The next step was for us to choose a method of delivery for our path of information. We were looking for something that could handle multiple sub-pipelines, allow for parallel sub-pipelines, and a method that is fast, reusable, and easy to use.
Apache ActiveMQ Message Broker combined with dkpro-cassis became apparent as the ideal solution to our problem, allowing what we hoped for above and more.
PBJ development has focused on simple Python pipeline to cTAKES (Java) pipeline integration. The most common configuration in the PBJ pipers that come with cTAKES is the first below: Separate before/after cTAKES processes.

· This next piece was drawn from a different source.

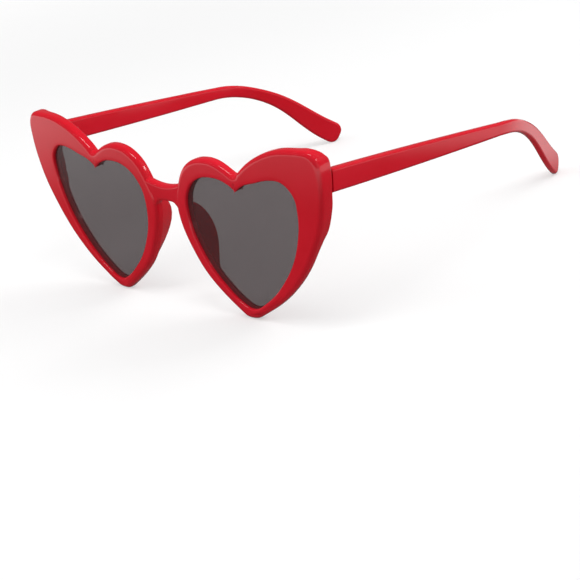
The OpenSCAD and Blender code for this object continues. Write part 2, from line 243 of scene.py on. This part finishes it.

An introductory "single-stream" pipeline such as is displayed in the section How it Works, is PbjWordFinderInOne.piper, which spins up a single cTAKES Java pipeline that tokenizes a document, then sends document information to a Python sub-pipeline named word_finder_pipeline. The Python pipeline will search the document for a preset list of words: 'breast', 'hernia', 'pain', 'migraines', 'allergies', 'thyroidectomy', 'exam'. The Python pipeline will send information back to the main cTAKES pipeline, which will write the information in several different file formats.
There is an example of the same thing, but with three separate communicating pipelines, as the Separate before/after cTAKES processes in section Other Configurations: cTAKES to Python to CTAKES in PbjWordFinder.piper.